### Aim of the exercise
A precise retyping is required of every line from the one containing "Continue the three.js" down to the one containing "height of the", both included, and of no other line.

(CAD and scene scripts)
────
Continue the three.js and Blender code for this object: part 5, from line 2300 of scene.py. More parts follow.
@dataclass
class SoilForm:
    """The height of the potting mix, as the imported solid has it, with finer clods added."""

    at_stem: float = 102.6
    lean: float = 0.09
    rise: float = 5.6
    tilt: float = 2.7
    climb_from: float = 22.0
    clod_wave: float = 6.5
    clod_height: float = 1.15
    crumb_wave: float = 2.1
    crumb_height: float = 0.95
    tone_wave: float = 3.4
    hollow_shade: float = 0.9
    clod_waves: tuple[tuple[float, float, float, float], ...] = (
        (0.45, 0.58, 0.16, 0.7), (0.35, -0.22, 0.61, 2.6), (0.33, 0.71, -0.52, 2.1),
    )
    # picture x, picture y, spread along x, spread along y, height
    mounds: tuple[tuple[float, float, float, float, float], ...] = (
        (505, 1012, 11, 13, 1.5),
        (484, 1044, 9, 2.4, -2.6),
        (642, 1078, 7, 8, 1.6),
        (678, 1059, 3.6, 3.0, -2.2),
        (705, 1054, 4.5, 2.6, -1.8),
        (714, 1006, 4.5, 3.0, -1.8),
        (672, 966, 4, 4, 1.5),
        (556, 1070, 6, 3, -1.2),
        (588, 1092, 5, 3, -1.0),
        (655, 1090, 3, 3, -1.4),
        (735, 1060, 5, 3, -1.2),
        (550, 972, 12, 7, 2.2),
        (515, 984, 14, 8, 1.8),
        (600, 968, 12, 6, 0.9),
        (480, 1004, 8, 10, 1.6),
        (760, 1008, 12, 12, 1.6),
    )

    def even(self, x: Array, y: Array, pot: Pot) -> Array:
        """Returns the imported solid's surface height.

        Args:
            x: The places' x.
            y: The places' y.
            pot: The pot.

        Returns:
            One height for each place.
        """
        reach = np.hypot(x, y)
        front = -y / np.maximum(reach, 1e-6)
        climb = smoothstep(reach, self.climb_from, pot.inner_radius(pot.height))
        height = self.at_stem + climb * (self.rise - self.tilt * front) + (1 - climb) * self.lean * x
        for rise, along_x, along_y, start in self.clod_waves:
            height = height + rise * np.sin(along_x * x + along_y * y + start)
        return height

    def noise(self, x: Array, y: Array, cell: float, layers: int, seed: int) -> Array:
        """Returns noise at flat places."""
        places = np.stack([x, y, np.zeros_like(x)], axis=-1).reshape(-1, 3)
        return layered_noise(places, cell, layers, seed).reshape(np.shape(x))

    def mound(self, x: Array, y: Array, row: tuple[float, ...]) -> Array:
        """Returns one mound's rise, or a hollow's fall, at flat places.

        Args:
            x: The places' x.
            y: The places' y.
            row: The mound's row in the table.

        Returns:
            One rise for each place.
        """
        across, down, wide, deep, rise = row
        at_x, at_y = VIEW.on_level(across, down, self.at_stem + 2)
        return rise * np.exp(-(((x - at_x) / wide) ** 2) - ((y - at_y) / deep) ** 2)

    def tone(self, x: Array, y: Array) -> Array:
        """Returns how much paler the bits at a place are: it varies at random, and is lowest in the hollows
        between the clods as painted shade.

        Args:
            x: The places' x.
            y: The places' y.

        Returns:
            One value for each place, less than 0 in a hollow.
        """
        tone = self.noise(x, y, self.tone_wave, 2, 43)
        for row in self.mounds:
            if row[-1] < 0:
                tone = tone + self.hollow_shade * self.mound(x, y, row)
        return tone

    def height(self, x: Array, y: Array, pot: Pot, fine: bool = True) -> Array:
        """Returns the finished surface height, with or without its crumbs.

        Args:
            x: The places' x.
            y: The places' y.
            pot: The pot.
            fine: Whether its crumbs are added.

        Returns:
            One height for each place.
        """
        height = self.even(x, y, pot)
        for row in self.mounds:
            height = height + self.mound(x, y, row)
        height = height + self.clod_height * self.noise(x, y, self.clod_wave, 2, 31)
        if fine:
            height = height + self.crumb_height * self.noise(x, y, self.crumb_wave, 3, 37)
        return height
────
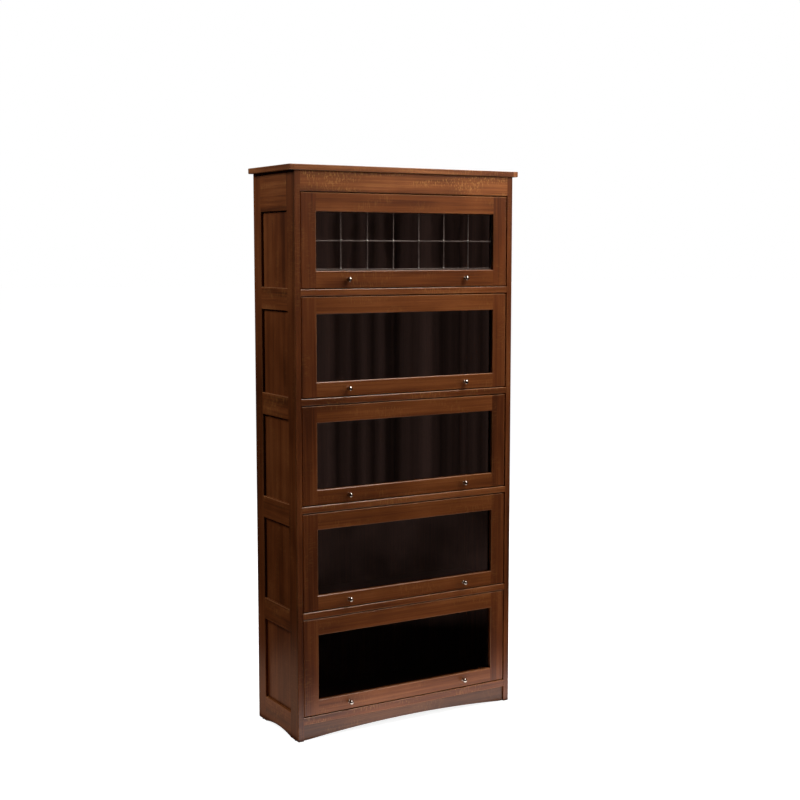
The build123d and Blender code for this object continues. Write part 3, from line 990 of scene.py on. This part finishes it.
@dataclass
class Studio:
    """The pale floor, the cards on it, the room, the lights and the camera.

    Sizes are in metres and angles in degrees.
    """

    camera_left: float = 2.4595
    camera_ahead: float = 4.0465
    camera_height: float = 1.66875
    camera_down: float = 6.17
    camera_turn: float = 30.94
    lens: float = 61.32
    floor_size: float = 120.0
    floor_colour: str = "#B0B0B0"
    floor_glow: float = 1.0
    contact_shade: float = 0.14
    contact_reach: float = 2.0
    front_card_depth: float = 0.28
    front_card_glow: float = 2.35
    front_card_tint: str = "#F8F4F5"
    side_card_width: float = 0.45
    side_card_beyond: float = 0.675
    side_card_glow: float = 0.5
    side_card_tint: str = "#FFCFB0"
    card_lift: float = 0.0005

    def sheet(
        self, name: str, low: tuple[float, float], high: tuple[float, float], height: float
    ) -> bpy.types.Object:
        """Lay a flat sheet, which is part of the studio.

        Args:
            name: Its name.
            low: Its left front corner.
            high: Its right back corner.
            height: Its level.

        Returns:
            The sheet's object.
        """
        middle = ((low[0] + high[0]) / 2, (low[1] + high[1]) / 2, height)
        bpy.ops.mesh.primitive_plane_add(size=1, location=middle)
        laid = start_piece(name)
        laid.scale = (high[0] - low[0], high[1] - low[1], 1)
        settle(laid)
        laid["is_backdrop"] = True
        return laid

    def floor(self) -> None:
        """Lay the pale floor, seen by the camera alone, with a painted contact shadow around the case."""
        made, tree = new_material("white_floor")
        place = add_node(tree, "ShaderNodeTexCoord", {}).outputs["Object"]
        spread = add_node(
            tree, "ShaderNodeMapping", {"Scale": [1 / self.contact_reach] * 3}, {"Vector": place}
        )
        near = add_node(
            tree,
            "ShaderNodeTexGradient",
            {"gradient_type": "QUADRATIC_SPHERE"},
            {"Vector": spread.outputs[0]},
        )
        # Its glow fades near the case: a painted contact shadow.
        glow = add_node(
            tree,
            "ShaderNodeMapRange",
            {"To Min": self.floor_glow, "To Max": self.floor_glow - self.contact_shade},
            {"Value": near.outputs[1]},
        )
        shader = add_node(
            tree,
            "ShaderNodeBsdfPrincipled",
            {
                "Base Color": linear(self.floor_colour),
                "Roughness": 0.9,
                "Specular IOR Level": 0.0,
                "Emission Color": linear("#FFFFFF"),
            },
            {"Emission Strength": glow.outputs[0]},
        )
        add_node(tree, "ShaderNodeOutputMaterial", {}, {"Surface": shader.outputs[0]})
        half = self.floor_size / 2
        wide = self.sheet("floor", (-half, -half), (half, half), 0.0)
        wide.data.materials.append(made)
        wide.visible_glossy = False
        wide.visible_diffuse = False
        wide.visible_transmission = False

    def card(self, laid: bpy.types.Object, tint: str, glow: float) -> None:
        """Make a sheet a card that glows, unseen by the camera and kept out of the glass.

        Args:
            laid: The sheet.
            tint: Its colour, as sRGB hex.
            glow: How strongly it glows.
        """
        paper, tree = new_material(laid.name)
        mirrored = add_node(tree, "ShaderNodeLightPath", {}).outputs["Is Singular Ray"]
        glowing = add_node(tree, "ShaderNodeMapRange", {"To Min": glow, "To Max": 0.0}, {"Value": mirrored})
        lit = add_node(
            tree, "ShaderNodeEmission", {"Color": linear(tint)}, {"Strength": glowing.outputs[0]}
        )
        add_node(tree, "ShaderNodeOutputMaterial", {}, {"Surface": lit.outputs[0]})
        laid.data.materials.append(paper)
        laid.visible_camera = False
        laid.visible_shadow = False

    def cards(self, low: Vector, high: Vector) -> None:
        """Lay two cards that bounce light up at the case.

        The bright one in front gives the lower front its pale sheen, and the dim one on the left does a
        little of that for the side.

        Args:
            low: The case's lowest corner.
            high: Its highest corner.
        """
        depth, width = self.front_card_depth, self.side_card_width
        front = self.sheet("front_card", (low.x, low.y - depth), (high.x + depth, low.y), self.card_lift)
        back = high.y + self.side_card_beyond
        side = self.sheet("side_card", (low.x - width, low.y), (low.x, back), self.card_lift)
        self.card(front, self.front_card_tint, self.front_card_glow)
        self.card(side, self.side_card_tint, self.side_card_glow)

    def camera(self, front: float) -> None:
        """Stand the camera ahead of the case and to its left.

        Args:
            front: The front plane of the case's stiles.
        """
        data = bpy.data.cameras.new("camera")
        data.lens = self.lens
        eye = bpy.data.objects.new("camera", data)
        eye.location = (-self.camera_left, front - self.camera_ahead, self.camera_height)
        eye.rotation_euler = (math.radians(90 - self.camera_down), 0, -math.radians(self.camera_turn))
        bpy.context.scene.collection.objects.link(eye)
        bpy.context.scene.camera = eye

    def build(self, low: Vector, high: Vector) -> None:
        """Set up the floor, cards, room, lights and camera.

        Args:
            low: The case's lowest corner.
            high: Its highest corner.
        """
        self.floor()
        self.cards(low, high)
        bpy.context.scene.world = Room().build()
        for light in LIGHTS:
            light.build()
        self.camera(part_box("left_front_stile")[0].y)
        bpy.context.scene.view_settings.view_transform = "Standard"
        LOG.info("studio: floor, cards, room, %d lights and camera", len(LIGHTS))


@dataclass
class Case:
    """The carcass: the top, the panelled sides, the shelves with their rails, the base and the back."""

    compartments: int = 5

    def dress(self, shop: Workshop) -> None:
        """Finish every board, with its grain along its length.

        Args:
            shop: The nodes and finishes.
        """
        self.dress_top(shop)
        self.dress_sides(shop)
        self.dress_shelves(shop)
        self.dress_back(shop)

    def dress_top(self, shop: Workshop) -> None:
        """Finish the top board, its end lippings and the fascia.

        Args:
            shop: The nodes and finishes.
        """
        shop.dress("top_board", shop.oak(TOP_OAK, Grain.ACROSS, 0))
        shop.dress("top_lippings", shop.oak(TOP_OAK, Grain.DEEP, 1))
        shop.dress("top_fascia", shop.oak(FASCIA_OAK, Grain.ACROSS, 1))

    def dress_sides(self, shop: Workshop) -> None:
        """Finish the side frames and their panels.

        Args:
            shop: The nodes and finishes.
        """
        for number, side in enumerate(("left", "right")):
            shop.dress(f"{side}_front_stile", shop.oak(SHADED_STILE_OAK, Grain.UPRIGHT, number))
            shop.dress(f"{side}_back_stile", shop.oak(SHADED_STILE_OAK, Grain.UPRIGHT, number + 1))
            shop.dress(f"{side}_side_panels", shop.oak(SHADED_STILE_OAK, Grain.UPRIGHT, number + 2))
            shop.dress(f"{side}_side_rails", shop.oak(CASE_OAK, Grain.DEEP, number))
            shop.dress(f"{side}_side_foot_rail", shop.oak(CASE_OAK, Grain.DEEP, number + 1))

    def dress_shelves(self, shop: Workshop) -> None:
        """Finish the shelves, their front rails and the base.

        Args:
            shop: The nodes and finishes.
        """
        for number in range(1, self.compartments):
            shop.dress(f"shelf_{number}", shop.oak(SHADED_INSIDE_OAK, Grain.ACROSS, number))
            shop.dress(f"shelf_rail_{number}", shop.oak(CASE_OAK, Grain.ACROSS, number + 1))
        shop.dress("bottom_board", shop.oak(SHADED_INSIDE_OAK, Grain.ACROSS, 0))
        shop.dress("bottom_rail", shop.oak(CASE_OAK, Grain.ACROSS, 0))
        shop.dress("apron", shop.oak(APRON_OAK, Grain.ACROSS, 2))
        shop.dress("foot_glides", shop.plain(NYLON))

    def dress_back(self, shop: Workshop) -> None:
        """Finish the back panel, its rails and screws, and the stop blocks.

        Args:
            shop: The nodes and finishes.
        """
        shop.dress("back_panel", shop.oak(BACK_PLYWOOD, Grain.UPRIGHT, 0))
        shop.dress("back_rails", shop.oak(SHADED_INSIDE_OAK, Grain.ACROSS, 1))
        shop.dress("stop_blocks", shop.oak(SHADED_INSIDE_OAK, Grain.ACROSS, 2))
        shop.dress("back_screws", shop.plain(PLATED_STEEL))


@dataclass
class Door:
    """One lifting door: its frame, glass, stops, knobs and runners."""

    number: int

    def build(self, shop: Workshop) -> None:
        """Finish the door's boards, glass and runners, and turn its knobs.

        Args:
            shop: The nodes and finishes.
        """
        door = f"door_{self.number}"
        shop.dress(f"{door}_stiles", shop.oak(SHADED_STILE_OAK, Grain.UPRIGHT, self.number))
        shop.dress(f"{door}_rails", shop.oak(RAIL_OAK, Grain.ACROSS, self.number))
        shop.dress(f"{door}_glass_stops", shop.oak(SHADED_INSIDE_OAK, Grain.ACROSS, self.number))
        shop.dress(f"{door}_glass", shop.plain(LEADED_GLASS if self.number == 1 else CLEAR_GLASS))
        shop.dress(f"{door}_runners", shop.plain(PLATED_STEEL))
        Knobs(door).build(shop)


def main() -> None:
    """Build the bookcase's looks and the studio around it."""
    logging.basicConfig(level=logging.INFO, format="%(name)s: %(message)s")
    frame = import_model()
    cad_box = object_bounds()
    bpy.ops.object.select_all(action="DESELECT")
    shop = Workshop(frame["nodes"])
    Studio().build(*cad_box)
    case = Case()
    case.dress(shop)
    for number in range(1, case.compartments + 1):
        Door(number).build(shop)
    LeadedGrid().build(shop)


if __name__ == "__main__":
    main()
────
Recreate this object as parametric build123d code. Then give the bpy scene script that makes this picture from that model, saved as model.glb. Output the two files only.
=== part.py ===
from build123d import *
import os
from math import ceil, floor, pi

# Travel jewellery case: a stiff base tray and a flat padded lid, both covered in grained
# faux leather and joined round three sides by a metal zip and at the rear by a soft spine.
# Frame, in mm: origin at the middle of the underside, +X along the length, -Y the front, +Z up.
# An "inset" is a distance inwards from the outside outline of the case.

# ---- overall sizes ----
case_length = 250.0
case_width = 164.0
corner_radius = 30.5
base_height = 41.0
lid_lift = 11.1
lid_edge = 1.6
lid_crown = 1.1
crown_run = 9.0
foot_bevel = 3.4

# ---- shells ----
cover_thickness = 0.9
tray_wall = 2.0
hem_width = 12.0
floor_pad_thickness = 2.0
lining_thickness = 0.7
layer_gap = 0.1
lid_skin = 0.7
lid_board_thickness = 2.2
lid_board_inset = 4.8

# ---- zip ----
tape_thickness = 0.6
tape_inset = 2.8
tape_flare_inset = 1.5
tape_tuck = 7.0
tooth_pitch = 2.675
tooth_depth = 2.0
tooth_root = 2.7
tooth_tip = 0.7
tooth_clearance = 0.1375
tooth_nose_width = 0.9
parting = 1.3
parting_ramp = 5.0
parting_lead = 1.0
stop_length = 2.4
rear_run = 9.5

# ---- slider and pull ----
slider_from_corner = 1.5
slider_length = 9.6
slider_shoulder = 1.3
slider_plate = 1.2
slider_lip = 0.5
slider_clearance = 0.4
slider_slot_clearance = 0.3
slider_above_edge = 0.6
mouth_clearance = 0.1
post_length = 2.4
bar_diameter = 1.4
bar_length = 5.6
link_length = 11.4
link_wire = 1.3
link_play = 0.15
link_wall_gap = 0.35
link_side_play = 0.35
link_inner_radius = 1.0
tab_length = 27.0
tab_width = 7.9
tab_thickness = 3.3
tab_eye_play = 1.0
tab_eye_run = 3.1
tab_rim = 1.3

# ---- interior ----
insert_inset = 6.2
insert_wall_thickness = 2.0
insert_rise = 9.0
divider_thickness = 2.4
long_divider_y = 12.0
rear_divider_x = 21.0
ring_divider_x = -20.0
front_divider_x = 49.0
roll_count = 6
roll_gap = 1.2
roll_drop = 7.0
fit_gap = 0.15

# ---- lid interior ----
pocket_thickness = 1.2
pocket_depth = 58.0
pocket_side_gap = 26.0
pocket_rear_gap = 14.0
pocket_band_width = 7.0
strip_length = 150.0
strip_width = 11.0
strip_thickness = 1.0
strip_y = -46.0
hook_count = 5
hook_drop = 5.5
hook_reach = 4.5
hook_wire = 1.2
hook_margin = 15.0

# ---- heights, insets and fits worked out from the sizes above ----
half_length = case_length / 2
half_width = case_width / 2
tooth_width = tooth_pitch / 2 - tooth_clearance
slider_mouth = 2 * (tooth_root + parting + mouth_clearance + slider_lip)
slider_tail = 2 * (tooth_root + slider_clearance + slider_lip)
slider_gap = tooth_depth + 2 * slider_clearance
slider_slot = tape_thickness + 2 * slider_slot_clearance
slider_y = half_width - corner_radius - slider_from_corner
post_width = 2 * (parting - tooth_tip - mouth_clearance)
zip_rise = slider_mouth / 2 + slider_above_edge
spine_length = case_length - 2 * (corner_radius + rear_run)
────
### Response to this task
Continue the three.js and Blender code for this object: part 5, from line 2300 of scene.py. More parts follow.
@dataclass
class SoilForm:
    """The height of the potting mix, as the imported solid has it, with finer clods added."""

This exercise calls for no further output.